SOURCE DATA:
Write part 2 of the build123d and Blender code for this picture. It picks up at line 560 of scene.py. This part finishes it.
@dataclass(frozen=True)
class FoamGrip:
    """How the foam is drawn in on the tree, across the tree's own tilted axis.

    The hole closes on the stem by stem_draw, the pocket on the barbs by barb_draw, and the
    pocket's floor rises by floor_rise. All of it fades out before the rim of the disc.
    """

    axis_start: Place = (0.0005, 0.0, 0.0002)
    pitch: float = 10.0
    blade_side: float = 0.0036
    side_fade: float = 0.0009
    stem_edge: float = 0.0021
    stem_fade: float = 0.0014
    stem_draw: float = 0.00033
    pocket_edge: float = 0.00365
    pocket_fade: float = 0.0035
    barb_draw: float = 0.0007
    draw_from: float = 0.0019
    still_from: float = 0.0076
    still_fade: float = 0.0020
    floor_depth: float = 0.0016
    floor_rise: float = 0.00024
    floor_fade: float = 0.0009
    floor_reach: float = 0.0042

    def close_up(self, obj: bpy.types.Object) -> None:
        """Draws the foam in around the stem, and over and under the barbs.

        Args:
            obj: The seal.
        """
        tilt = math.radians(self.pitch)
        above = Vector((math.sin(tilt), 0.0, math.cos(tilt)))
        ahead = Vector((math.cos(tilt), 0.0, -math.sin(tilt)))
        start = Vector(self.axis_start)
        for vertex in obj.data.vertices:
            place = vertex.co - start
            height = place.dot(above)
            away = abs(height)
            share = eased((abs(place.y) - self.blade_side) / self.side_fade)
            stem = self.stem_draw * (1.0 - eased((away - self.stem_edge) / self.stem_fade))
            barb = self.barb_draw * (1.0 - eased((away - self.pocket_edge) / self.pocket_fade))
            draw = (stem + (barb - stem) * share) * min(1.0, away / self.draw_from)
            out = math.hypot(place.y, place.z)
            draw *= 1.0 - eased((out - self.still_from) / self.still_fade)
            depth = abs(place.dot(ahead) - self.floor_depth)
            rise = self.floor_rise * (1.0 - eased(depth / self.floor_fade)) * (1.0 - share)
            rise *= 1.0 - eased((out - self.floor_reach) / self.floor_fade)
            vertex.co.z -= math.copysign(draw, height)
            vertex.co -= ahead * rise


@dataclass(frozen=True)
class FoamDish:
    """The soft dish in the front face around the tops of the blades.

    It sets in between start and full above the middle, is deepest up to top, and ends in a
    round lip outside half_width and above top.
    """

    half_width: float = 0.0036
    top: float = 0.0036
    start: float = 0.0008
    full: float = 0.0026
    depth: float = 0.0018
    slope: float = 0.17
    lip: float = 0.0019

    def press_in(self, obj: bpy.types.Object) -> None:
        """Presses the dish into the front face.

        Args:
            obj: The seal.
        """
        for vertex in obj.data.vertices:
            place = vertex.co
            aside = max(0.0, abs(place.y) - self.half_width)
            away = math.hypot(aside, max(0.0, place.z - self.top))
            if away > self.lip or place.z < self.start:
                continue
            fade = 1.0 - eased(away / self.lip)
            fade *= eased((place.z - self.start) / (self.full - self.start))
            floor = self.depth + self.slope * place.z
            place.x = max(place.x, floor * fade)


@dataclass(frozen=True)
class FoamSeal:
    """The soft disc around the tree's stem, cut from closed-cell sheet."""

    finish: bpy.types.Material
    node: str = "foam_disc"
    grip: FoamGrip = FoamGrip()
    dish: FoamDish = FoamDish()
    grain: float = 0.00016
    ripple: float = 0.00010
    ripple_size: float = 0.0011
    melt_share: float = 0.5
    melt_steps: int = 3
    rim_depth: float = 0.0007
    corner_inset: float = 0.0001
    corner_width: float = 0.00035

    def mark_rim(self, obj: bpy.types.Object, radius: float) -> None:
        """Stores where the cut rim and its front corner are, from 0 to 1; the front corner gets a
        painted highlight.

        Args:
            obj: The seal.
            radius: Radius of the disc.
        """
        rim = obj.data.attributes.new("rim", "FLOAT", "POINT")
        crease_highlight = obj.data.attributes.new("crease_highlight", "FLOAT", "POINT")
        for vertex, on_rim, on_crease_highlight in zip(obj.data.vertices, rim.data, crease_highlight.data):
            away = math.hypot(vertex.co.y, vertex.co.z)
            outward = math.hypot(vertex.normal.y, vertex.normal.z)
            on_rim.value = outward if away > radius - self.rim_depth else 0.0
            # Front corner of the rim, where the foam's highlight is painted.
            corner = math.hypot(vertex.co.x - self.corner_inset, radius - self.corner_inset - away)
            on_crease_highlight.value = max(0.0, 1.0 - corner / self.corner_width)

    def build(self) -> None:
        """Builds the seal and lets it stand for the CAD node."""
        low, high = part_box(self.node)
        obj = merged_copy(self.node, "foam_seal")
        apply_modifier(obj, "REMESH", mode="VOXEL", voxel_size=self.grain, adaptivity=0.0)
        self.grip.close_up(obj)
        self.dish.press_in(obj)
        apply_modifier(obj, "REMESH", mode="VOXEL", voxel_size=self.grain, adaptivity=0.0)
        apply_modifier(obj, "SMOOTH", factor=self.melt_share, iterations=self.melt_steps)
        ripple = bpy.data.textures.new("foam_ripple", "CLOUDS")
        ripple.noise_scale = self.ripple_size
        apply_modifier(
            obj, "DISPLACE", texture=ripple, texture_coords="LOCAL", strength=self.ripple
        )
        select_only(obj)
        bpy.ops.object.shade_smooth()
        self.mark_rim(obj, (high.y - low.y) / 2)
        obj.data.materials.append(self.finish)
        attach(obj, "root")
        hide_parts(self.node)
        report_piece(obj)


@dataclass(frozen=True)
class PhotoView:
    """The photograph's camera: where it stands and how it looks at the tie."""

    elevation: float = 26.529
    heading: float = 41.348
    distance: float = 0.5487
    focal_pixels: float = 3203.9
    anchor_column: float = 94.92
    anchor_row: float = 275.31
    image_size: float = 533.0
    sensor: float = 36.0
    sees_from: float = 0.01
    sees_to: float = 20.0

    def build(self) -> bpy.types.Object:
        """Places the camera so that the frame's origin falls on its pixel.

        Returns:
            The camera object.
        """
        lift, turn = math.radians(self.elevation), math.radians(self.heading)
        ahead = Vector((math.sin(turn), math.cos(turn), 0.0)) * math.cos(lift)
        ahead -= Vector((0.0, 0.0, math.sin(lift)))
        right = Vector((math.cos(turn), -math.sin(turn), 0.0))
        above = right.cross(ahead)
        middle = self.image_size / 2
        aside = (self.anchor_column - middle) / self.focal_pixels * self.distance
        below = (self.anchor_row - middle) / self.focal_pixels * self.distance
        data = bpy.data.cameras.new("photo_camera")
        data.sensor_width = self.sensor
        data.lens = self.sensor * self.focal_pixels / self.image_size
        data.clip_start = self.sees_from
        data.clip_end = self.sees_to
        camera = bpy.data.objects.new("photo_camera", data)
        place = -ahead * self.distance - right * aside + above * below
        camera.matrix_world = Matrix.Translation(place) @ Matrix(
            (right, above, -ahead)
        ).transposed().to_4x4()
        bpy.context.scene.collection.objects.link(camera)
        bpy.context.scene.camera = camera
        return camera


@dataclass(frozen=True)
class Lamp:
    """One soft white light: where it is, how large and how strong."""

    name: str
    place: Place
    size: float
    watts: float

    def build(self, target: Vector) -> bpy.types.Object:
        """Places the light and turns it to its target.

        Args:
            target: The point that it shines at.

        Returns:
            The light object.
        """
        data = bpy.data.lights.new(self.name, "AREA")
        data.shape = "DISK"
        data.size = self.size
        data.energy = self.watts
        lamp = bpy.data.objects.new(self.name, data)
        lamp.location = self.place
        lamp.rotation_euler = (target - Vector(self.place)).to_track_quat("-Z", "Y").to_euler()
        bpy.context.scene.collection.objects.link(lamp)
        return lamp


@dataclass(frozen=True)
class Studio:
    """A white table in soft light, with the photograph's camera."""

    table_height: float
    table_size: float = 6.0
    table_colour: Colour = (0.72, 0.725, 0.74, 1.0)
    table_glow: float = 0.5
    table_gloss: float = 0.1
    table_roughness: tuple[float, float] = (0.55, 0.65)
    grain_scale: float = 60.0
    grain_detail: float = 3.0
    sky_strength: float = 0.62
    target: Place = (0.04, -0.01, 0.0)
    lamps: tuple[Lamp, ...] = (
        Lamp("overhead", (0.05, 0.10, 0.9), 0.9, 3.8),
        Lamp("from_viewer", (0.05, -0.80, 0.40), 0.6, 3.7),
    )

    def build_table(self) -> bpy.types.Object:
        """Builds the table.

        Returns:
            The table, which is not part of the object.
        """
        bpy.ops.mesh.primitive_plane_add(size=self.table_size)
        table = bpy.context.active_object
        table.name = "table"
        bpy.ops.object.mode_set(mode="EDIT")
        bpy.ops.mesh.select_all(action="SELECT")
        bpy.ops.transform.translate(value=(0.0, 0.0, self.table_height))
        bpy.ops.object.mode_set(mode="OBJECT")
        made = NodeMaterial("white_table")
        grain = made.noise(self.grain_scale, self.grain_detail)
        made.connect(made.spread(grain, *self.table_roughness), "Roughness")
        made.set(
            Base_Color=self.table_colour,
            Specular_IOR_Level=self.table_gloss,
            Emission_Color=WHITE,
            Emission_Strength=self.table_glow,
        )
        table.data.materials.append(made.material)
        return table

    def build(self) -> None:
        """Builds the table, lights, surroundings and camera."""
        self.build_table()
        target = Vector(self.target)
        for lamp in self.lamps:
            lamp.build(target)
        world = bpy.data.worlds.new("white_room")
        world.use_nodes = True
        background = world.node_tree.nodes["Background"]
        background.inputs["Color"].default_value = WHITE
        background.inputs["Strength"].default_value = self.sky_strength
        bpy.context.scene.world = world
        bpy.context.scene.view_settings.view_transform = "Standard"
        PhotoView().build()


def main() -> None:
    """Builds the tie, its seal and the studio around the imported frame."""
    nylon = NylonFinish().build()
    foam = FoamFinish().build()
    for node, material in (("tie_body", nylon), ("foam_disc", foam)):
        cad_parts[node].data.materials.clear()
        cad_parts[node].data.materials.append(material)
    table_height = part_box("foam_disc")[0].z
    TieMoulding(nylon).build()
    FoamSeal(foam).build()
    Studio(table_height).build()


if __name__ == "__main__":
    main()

YOUR OBJECTIVE:
Search the material above for "materials". Pull out each line where it shows up.

SOLUTION TO THE PROBLEM:
        obj.data.materials.append(self.finish)
        table.data.materials.append(made.material)
        cad_parts[node].data.materials.clear()
        cad_parts[node].data.materials.append(material)